Passing the ACCA advanced taxation exam is about planning, smart learning and understanding difficult concepts. In addition, you need to go through the exam structure and take mock tests – this will help you understand which questions you should attempt first and also help you manage time during the exam. 

But remember that even the best strategies for ACCA exams may not produce the best result. You have to practise and stay disciplined to achieve your goals.

Check out the ACCA course by Imarticus Learning for more professional guidance. You will come across high-quality content, including personalised study plans and live simulation practicals to help you crack ACCA with ease.

FAQs

  • What is the best way to start preparing for the ACCA advanced taxation exam?

Before you start with your ACCA ATX preparation, you should go through the previous mock papers and review the exam structure.
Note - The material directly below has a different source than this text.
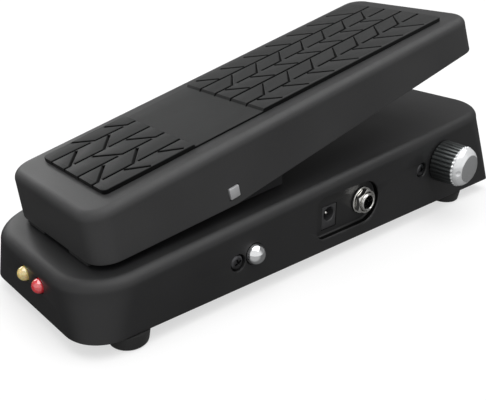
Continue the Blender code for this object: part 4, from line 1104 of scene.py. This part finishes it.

After that, you can look into the key topics and then draw a study plan. 

  • How important is understanding ethics for the ACCA ATX exam?

Ethics is pretty important for the ACCA ATX exam since one question, generally in Section A, tries to understand your knowledge of the ethical principles in tax advice. 

  • Can I use practice exams to prepare for the ACCA ATX exam?

Yes, since you should first look into the exam structure of ACCA ATX exam, before creating the plan, you should look into the practice exams. This makes you exam-ready.

  • How should I manage my time during the ATX exam?

Allocate time based on marks and sections when you are taking the advanced taxation. Don’t spend too much time on one question and lose out on questions you could have easily attempted.

  • How can I improve my marks in professional skills?

Professional skills carry a significant weightage in the ATX exam. Therefore, when answering questions, apply professional judgment and demonstrate clear, logical reasoning.

  • Should I focus on technical areas only?

A mix of technical knowledge and broader context of each question has to be answered. The idea is to understand the question’s requirements and approach the answer accordingly.